SF: Syfy is clearly returning to the genre that made it a great network in the first place. Do you feel that your success with ‘Childhood’s End’ will bring you back to working with them in the future?

CC: I would love that. Syfy has really been raising the level of quality, time, effort, and money they have been putting behind their projects lately. I would love to continue working on projects for the network because they are really making an investment in time and energy to be a purveyor of quality sci-fi and they really have a big head start. It’s very smart on their part to capitalize on their position in the market place. I certainly hope there are more opportunities for me to work with them because they are really stepping up to the plate.

SF: Can you share with us what you’re currently working on and what you’ve got lined up to score next?

CC: Wayward Pines will be coming back for another run. I don’t know how many episodes yet, but the story in the first series ended with a big cliff hanger and a hook that suggested how the story might continue and that will probably be starting up in a couple of months. I’ll be returning for that. I’ll also be working on a series for Chad Hodge, one of the creators of Wayward Pines, he’s got another series coming this summer on TNT. They are actually beginning production momentarily and I’m looking forward to that as well.

SF: Is there anything that you’d like to share with our readers?

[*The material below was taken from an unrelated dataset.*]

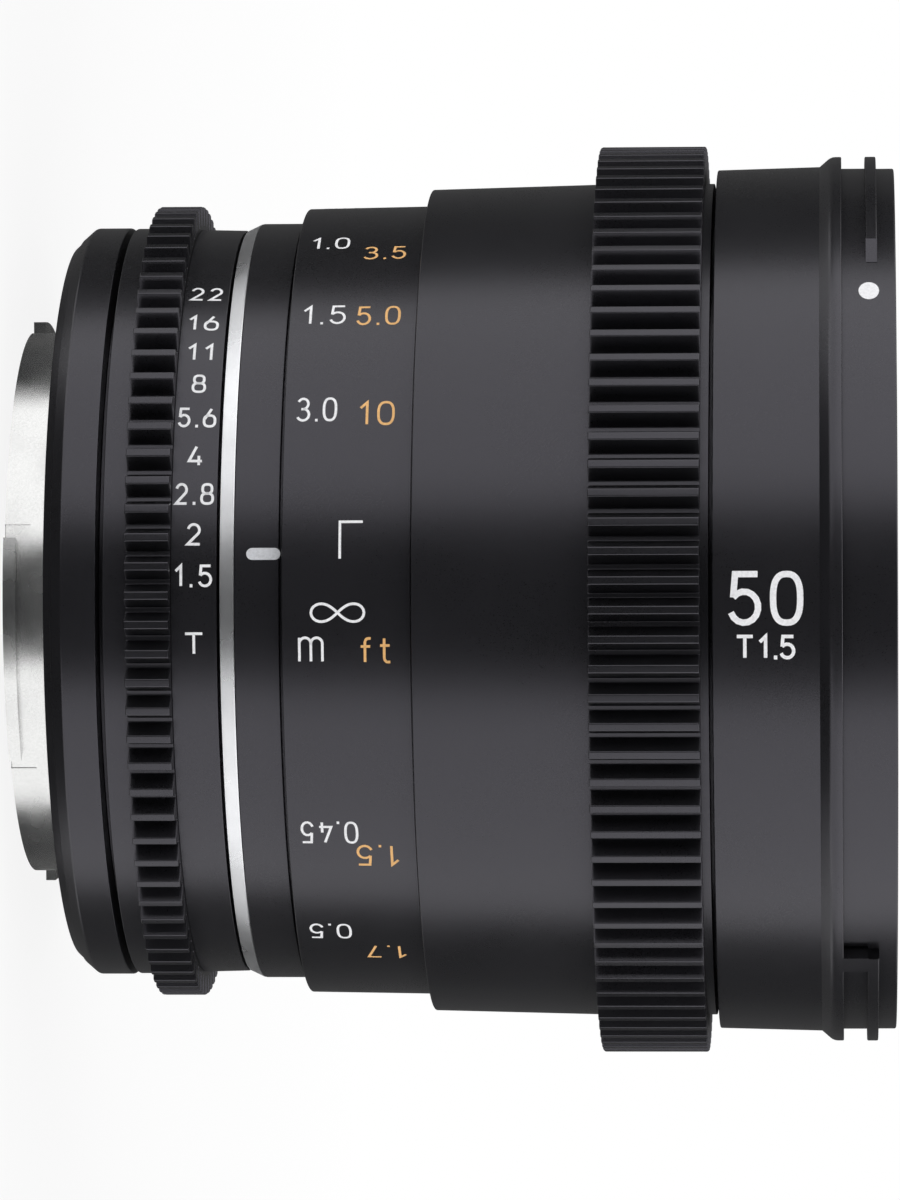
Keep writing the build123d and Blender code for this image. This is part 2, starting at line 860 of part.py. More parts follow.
def rear_cell():
    back_bore = glass_9_radius + seat_gap
    throat = glass_5_radius - glass_seat
    body = revolved(
        [
            (back_bore, rear_cell_back),
            (rear_cell_radius, rear_cell_back),
            (rear_cell_radius, rear_flange_back),
            (optical_bore_radius - seat_gap, rear_flange_back),
            (optical_bore_radius - seat_gap, iris_housing_back - seat_gap),
            (rear_nose_radius, iris_housing_back - seat_gap),
            (rear_nose_radius, rear_nose_front),
            (glass_5_radius + seat_gap, rear_nose_front),
            (glass_5_radius + seat_gap, glass_6_height),
            (throat, glass_6_height),
            (throat, glass_7_front + glass_seat),
            (glass_7_radius - glass_seat, glass_7_front + glass_seat),
            (glass_7_radius - glass_seat, glass_7_front),
            (glass_7_radius + seat_gap, glass_7_front),
            (glass_7_radius + seat_gap, glass_9_front),
            (back_bore, glass_9_front),
        ]
    )
    half_fork = lever_width / 2 + guide_gap + fork_prong_width + running_gap
    margin = math.degrees(half_fork / lever_inner_radius)
    arc = iris_opening_angle + iris_closing_angle + 2 * margin
    start = lever_bearing - iris_opening_angle - margin
    return body - ring(
        lever_inner_radius - running_gap, lever_outer_radius + running_gap,
        rear_flange_back - overrun, iris_housing_back + overrun, arc, start,
    )


def middle_retainer():
    back = glass_5_front + seat_gap
    return ring(glass_5_radius - glass_seat, glass_5_radius, back, back + glass_seat)


def rear_spacer():
    back, front = glass_9_front + seat_gap, glass_8_height - seat_gap
    return ring(glass_9_radius - glass_seat, glass_7_radius, back, front)


def rear_retainer():
    front = glass_9_height - seat_gap
    return ring(glass_9_radius - glass_seat, glass_9_radius, front - glass_seat, front)


def glass(radius, height, shares):
    """A lens element, from the rim radius, the height of the rim's rear edge and its shares."""
    thickness, front_bulge, back_bulge = [share * radius for share in shares]
    front_edge, back_edge = height + thickness, height
    profile = Line((radius, back_edge), (radius, front_edge))
    profile += face_curve(radius, front_edge, front_bulge)
    profile += Line((0, front_edge + front_bulge), (0, back_edge - back_bulge))
    profile += face_curve(radius, back_edge, -back_bulge)
    return revolve(Plane.XZ * make_face(profile), Axis.Z)


def face_curve(radius, edge, bulge):
    """The flat seat at the rim and half of the spherical face inside it, or one flat face."""
    if bulge == 0:
        return Line((radius, edge), (0, edge))
    lip = radius - glass_seat - seat_gap
    curve = (lip**2 + bulge**2) / (2 * abs(bulge))
    middle = lip / 2
    fall = curve - math.sqrt(curve**2 - middle**2)
    drop = math.copysign(fall, bulge)
    seat = Line((radius, edge), (lip, edge))
    return seat + ThreePointArc((lip, edge), (middle, edge + bulge - drop), (0, edge + bulge))


# Iris


def iris_housing():
    """The plate that the blades turn on, with its nine pivot pins and its outer wall."""
    outer = optical_bore_radius - seat_gap
    front = iris_plate_back + iris_plate_thickness
    body = revolved(
        [
            (iris_plate_bore_radius, iris_plate_back),
            (iris_wall_bore_radius, iris_plate_back),
            (iris_wall_bore_radius, iris_housing_back),
            (outer, iris_housing_back),
            (outer, front),
            (iris_plate_bore_radius, front),
        ]
    )
    pin_back = cam_ring_front + cam_ring_gap / 2
    for index in range(blade_count):
        bearing = index * 360 / blade_count
        body += axial_pin(pivot_radius, pivot_circle, pin_back, iris_plate_back + seat_gap, bearing)
    return body


def pin_place(swing):
    """Where the first blade's drive pin is when the blade has swung by an angle."""
    arm_x, arm_y = polar(pin_arm, pin_start_angle + swing)
    return (pivot_circle + arm_x, arm_y)


def iris_blade(index):
    """A thin crescent with a pivot hole and a drive pin, in a layer of its own."""
    swing = blade_swing * iris_opening_angle / (iris_opening_angle + iris_closing_angle)
    middle = (blade_inner_radius + blade_outer_radius) / 2
    span = blade_tip_angle - blade_tail_angle
    arc = CenterArc((0, 0), middle, blade_tail_angle, span)
    crescent = SlotArc(arc, blade_outer_radius - blade_inner_radius)
    pin_x, pin_y = pin_place(0)
    ear = make_hull(
        (
            Pos(pivot_circle, 0) * Circle(pivot_radius + ear_wall)
            + Pos(pin_x, pin_y) * Circle(pin_radius + ear_wall)
            + Pos(middle, 0) * Circle(pivot_radius + ear_wall)
        ).edges()
    )
    hole = Pos(pivot_circle, 0) * Circle(pivot_radius + pin_gap)
    outline = crescent + ear - hole
    front = iris_plate_back - blade_pitch * index - blade_pitch / 2
    back = front - blade_thickness
    body = Pos(0, 0, back) * extrude(outline, blade_thickness)
    pin_back = cam_ring_back + cam_ring_gap / 2
    body += Pos(pin_x, pin_y, pin_back) * Cylinder(
        pin_radius, front - pin_back, align=(Align.CENTER, Align.CENTER, Align.MIN)
    )
    body = Pos(pivot_circle, 0, 0) * Rot(Z=swing) * Pos(-pivot_circle, 0, 0) * body
    return Rot(Z=index * 360 / blade_count) * body


def iris_cam_ring():
    """The ring whose nine slots swing the blades, with the fork that the iris lever slides in."""
    outer = cam_ring_radius
    body = ring(cam_ring_bore_radius, outer, cam_ring_back, cam_ring_front)
    total = iris_opening_angle + iris_closing_angle
    places = []
    for share in (0, 0.5, 1):
        pin_x, pin_y = pin_place(blade_swing * share)
        turn = -math.radians(total * share - iris_opening_angle)
        places.append(
            (
                pin_x * math.cos(turn) - pin_y * math.sin(turn),
                pin_x * math.sin(turn) + pin_y * math.cos(turn),
            )
        )
    slot = SlotArc(ThreePointArc(*places), 2 * (pin_radius + 2 * pin_gap))
    cutter = Pos(0, 0, cam_ring_back - overrun) * extrude(slot, cam_ring_thickness + 2 * overrun)
    for index in range(blade_count):
        body -= Rot(Z=index * 360 / blade_count) * cutter
    offset = lever_width / 2 + guide_gap + fork_prong_width / 2
    for side in (-1, 1):
        prong = Box(
            outer - lever_inner_radius, fork_prong_width, fork_length + cam_ring_thickness / 2,
            align=(Align.MAX, Align.CENTER, Align.MIN),
        )
        reach = math.sqrt(outer**2 - (offset + fork_prong_width / 2) ** 2)
        place = Pos(reach, side * offset, cam_ring_back - fork_length)
        body += Rot(Z=lever_bearing) * place * prong
    return body


pieces = {
    "mount_plate": mount_plate(),
    "rear_baffle": rear_baffle(),
    "rear_housing": rear_housing(),
    "mount_index_bead": index_bead(0),
    "iris_ring": iris_ring(),
    "iris_lever": iris_lever(),
    "accent_ring": accent_ring(),
    "index_ring": index_ring(),
    "guide_sleeve": guide_sleeve(),
    "focus_scale_ring": focus_scale_ring(),
    "focus_barrel": focus_barrel(),
    "focus_gear_ring": focus_gear_ring(),
    "focus_cam_sleeve": cam_sleeve(),
    "front_barrel": front_barrel(),
    "sleeve_nut": sleeve_nut(),
    "hood_ring": hood_ring(),
    "optical_barrel": optical_barrel(),
    "front_cell": front_cell(),
    "front_trim": front_trim(),
    "front_retainer": front_retainer(),
    "front_spacer": front_spacer(),
    "doublet_retainer": doublet_retainer(),
    "rear_cell": rear_cell(),
    "middle_retainer": middle_retainer(),
    "rear_spacer": rear_spacer(),
    "rear_retainer": rear_retainer(),
    "glass_1": glass(glass_1_radius, glass_1_height, glass_1_shares),
    "glass_2": glass(glass_2_radius, glass_2_height, glass_2_shares),
    "glass_3": glass(glass_3_radius, glass_3_height, glass_3_shares),
    "glass_4": glass(glass_3_radius, glass_4_height, glass_4_shares),
    "glass_5": glass(glass_5_radius, glass_5_height, glass_5_shares),
    "glass_6": glass(glass_5_radius, glass_6_height, glass_6_shares),
    "glass_7": glass(glass_7_radius, glass_7_height, glass_7_shares),
    "glass_8": glass(glass_7_radius, glass_8_height, glass_8_shares),
    "glass_9": glass(glass_9_radius, glass_9_height, glass_9_shares),
    "iris_housing": iris_housing(),
    "iris_cam_ring": iris_cam_ring(),
}
for number in range(mount_screw_count):
    pieces[f"mount_screw_{number + 1}"] = mount_screw(number)
for number in range(follower_count):
    pieces[f"follower_{number + 1}"] = follower(number)
for number in range(blade_count):
    pieces[f"iris_blade_{number + 1}"] = iris_blade(number)

os.makedirs("parts", exist_ok=True)
for name, piece in pieces.items():
    export_step(piece, f"parts/{name}.step")
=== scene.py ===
import json
import math

import bmesh
import bpy
from mathutils import Matrix, Vector


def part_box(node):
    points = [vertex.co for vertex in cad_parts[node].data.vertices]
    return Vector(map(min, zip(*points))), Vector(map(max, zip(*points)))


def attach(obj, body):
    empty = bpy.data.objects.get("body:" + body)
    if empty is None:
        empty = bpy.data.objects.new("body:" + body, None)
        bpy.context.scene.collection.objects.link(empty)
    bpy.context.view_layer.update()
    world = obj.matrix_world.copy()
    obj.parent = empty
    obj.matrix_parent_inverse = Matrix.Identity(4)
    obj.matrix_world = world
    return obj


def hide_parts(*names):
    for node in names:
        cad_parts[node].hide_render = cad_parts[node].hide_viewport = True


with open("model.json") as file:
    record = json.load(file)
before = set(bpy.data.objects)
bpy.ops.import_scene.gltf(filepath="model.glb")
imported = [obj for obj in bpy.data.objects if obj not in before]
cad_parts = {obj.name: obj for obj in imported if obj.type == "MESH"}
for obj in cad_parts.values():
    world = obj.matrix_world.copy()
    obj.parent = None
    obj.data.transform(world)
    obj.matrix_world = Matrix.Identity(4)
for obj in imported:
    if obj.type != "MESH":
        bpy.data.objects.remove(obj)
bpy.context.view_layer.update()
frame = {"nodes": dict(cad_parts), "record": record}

# A 50 mm prime lens for cinema cameras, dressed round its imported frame.
# Lengths below are in millimetres unless a name ends in _m, and angles are in degrees.
# A height is a distance along the optical axis, save that of a letter, and a radius one from it.
# A turn is an angle about the axis from the point nearest the camera, upwards in the picture.
# The place of a mark is the height of its middle.
mm = 0.001

# Camera, from the photograph's own perspective
camera_distance_m = 0.6247
camera_height_m = 0.0700
camera_tilt = 3.304
camera_roll = 0.183
camera_lens = 203.3
camera_sensor = 36.0

# Mesh density, and what counts as a bend or a sharp edge
ring_segments = 360
fillet_steps = 4
sharp_angle = 32.0
least_bend = 2.0
longest_setback = 0.45

# Roundings of edges
edge_round = 0.12
fine_edge = 0.06
soft_edge = 0.1

# How far an added block reaches into its ring, and how far a hidden face goes past an edge
sink = 0.2
lap = 0.1

# Printed marks, a little proud of their rings
mark_proud = 0.012
mark_root = 0.03
mark_step = 0.35
sharpest_mitre = 0.4
scale_text_height = 2.4
scale_text_stroke = 0.23
iris_text_height = 2.0
iris_text_stroke = 0.24
iris_text_place = 13.43
index_bar_length = 3.0
index_bar_width = 1.05
index_bar_place = 19.6
index_bar_turn = 6.74
hood_dot_half_length = 0.9
hood_dot_half_width = 1.06
hood_dot_place = 72.5
hood_dot_turn = 43.2
hood_dot_proud = 0.02


def span(node):
    """The lowest and highest height of a node, in millimetres."""
    low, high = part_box(node)
    return low.z / mm, high.z / mm


def reach(node):
    """The outer radius of a round node, in millimetres."""
    low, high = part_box(node)
    return high.x / mm


mount_back = span("mount_plate")[0]
housing_back, housing_front = span("rear_housing")
iris_back, iris_front = span("iris_ring")
accent_back, accent_front = span("accent_ring")
index_back, index_front = span("index_ring")
scale_back, scale_front = span("focus_scale_ring")
barrel_back, barrel_front = span("focus_barrel")
gear_back, gear_front = span("focus_gear_ring")
front_back = span("front_barrel")[0]
hood_back, hood_front = span("hood_ring")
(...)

CC: I have to say the past few years have been fantastic for science fiction both film and television. I am pleased and a little surprised at the level of mainstream acceptance of science fiction movies and technology along with the quality. From projects like Edge of Tomorrow which I thought was really interesting and great adaption of a weird concept to one of my favorite movies from the past few years District 9. I never would have expected in the dark years of the 80s in science fiction that we would see such fantastic story and film adaption. It’s like living in the new golden age of sci-fi and I couldn’t be happier.